Entries =>
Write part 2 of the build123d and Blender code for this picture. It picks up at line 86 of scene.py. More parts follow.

==

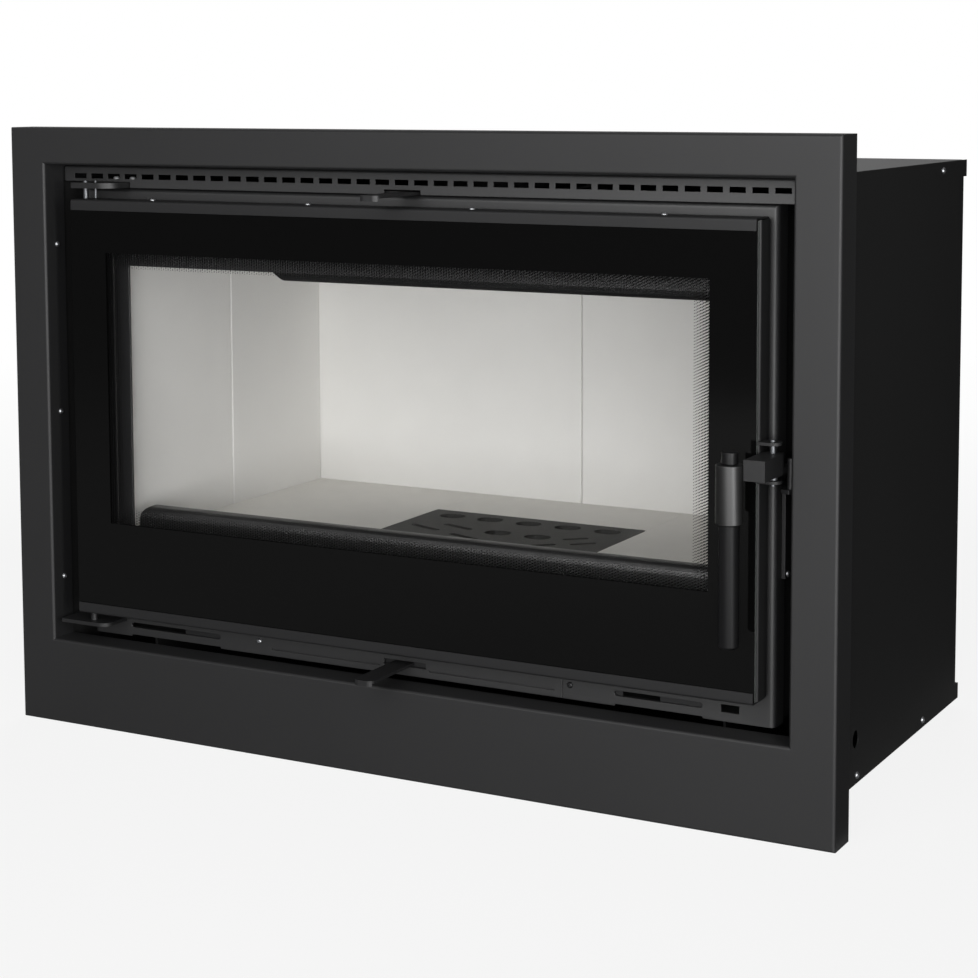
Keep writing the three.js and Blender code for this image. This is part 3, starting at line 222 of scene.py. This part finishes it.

==

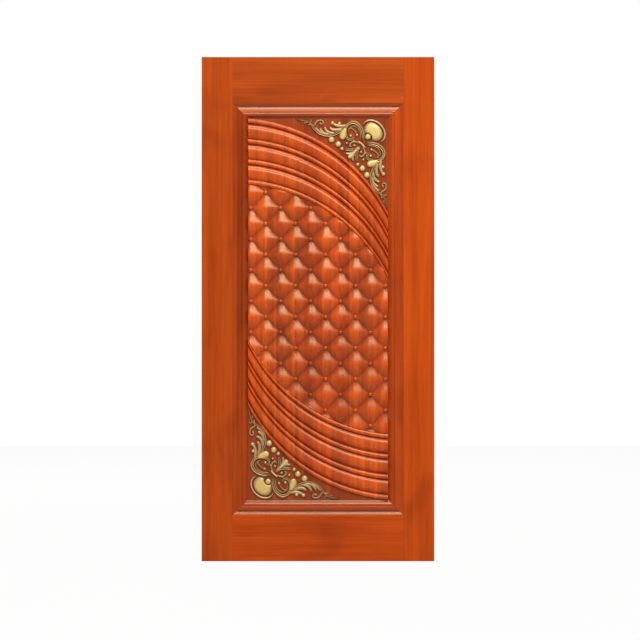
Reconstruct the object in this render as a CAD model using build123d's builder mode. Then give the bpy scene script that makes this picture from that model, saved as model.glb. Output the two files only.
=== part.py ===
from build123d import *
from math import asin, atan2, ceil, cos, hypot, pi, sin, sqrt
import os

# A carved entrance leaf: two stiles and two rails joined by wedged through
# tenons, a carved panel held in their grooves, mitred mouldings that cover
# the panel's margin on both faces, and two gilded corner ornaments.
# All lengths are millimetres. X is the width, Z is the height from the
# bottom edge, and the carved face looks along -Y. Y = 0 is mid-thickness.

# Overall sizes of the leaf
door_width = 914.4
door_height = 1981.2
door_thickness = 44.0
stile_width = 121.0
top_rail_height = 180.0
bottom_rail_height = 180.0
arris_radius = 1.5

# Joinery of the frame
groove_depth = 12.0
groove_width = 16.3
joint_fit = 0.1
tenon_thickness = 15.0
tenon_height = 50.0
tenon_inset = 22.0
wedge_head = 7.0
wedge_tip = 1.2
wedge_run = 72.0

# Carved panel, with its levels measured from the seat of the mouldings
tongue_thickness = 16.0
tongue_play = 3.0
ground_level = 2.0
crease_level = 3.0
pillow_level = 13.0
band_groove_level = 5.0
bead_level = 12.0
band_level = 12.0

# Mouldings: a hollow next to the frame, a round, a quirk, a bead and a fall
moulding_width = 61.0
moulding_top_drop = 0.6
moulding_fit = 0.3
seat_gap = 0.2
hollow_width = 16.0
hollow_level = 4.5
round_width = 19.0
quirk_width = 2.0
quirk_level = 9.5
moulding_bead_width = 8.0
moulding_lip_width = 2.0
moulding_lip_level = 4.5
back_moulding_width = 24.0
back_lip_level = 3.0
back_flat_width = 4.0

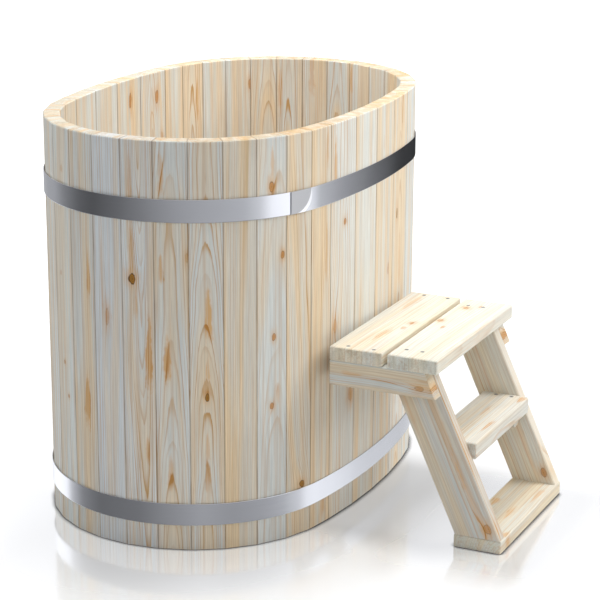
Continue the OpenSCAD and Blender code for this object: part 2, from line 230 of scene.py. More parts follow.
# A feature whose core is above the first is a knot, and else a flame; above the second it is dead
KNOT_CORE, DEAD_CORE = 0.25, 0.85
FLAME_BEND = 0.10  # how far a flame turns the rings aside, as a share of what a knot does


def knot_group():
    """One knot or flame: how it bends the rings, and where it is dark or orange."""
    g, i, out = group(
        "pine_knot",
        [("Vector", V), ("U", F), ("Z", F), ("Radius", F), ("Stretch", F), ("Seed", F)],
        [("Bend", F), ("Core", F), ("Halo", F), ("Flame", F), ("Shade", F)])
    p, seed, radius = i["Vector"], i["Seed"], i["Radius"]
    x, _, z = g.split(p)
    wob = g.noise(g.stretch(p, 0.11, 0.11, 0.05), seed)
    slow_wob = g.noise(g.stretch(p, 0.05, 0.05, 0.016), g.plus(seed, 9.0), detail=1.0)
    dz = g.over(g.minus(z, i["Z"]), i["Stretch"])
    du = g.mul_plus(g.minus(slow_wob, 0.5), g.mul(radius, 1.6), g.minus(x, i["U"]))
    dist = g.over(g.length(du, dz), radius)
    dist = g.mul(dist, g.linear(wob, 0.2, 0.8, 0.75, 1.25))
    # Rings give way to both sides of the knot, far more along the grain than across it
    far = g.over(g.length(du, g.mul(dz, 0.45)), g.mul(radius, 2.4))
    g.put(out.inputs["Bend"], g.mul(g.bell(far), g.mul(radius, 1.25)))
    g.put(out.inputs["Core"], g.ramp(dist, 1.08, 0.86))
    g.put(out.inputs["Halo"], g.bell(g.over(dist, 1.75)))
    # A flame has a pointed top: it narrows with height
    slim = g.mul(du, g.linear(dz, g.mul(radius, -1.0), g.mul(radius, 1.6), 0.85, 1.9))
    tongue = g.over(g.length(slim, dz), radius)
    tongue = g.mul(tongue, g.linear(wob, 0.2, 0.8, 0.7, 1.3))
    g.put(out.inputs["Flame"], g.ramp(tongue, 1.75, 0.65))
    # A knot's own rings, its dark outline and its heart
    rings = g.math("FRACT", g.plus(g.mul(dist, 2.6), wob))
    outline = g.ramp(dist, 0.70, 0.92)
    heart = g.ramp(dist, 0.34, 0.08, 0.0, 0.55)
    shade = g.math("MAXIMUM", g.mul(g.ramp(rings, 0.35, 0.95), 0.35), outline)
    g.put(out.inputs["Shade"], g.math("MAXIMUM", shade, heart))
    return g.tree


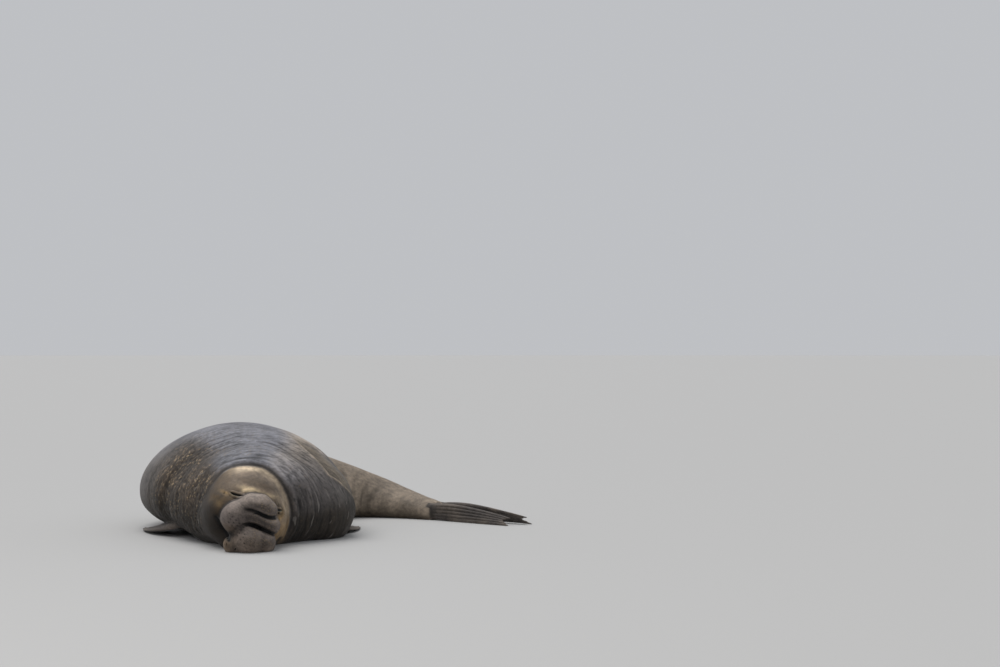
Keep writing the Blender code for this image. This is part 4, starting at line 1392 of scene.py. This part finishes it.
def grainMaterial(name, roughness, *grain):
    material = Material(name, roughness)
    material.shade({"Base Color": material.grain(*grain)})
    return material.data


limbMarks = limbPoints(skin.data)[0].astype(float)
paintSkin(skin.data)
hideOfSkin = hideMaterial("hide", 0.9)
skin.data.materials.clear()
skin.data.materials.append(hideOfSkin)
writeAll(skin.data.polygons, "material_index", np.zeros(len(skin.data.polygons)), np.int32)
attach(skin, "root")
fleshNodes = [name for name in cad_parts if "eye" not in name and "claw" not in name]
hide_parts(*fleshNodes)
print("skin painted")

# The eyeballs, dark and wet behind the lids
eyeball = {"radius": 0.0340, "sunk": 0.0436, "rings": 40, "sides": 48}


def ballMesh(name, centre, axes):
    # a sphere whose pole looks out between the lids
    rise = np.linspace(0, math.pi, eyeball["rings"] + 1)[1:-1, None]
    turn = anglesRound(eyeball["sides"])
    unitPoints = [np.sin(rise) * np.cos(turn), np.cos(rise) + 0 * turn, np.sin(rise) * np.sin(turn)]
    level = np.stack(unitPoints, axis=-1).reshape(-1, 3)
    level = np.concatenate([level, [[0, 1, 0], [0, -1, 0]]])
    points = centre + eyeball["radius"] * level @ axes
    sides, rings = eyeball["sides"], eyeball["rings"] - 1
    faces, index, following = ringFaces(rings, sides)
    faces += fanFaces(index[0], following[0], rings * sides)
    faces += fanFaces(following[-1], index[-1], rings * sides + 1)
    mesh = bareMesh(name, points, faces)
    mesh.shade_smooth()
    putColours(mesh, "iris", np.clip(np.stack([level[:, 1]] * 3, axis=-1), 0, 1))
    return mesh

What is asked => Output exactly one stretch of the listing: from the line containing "Continue the OpenSCAD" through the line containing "FLAME_BEND = 0.10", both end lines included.

Result of the exercise =>
Continue the OpenSCAD and Blender code for this object: part 2, from line 230 of scene.py. More parts follow.
# A feature whose core is above the first is a knot, and else a flame; above the second it is dead
KNOT_CORE, DEAD_CORE = 0.25, 0.85
FLAME_BEND = 0.10  # how far a flame turns the rings aside, as a share of what a knot does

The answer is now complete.